INSTRUCTION:
Reproduce only the stretch of entries below that begins at the first line and ends at the line holding "sheet = 0.6".

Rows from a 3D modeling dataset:
-*-

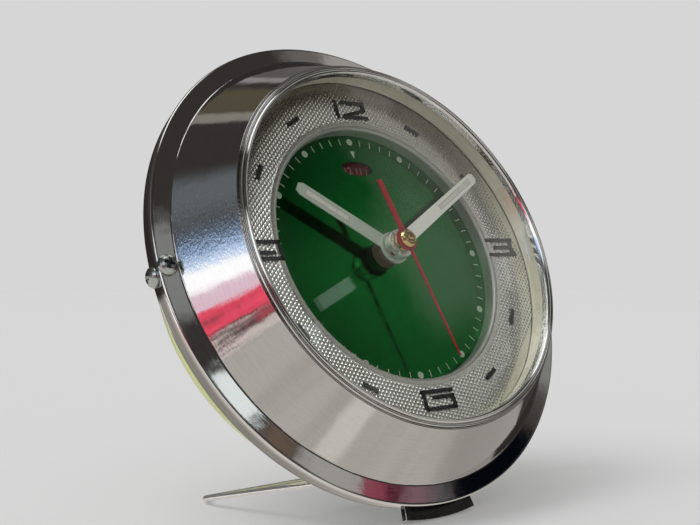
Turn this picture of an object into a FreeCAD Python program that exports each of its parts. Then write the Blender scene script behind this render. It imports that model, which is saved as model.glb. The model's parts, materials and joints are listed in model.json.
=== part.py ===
import FreeCAD, Part
import math
import os

# Mechanical alarm clock: a chromed front shell with a green dial, a painted
# rear case, a wire stand and the whole spring-driven movement inside.
# The clock is drawn in its own frame, with x towards three o'clock, y towards
# twelve o'clock, z straight out of the dial and z = 0 on the top of the dial.
# It is leant back and lifted onto the table when each piece is kept.
# All lengths are in millimetres and all angles in degrees.

Vec = FreeCAD.Vector
ORIGIN = Vec(0, 0, 0)
X_AXIS = Vec(1, 0, 0)
Y_AXIS = Vec(0, 1, 0)
Z_AXIS = Vec(0, 0, 1)

# Stance on the table
lean = 25.0

# Fits and sheet
running = 0.05
free_gap = 0.4
end_gap = 0.3
sheet = 0.6

# Front shell: sleeve, flange and skirt
sleeve_front_r = 48.95
sleeve_front_z = 10.7
sleeve_base_r = 58.2
sleeve_base_z = -2.9
flange_width = 4.8
flange_slope = 1 / 6
rim_chamfer = 0.25
skirt_draw = 0.7
skirt_depth = 4.7
rim_r = sleeve_base_r + flange_width
rim_z = sleeve_base_z - flange_slope * flange_width
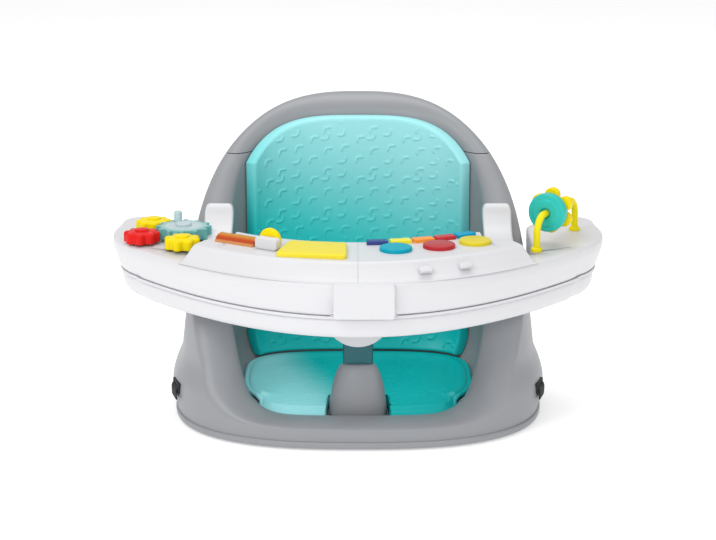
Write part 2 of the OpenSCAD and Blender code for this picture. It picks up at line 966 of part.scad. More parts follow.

-*-

OUTPUT FOR THIS TASK:
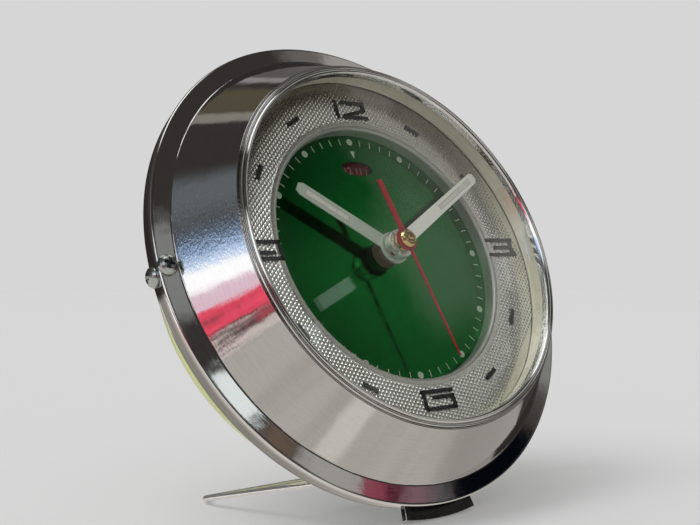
Turn this picture of an object into a FreeCAD Python program that exports each of its parts. Then write the Blender scene script behind this render. It imports that model, which is saved as model.glb. The model's parts, materials and joints are listed in model.json.
=== part.py ===
import FreeCAD, Part
import math
import os

# Mechanical alarm clock: a chromed front shell with a green dial, a painted
# rear case, a wire stand and the whole spring-driven movement inside.
# The clock is drawn in its own frame, with x towards three o'clock, y towards
# twelve o'clock, z straight out of the dial and z = 0 on the top of the dial.
# It is leant back and lifted onto the table when each piece is kept.
# All lengths are in millimetres and all angles in degrees.

Vec = FreeCAD.Vector
ORIGIN = Vec(0, 0, 0)
X_AXIS = Vec(1, 0, 0)
Y_AXIS = Vec(0, 1, 0)
Z_AXIS = Vec(0, 0, 1)

# Stance on the table
lean = 25.0

# Fits and sheet
running = 0.05
free_gap = 0.4
end_gap = 0.3
sheet = 0.6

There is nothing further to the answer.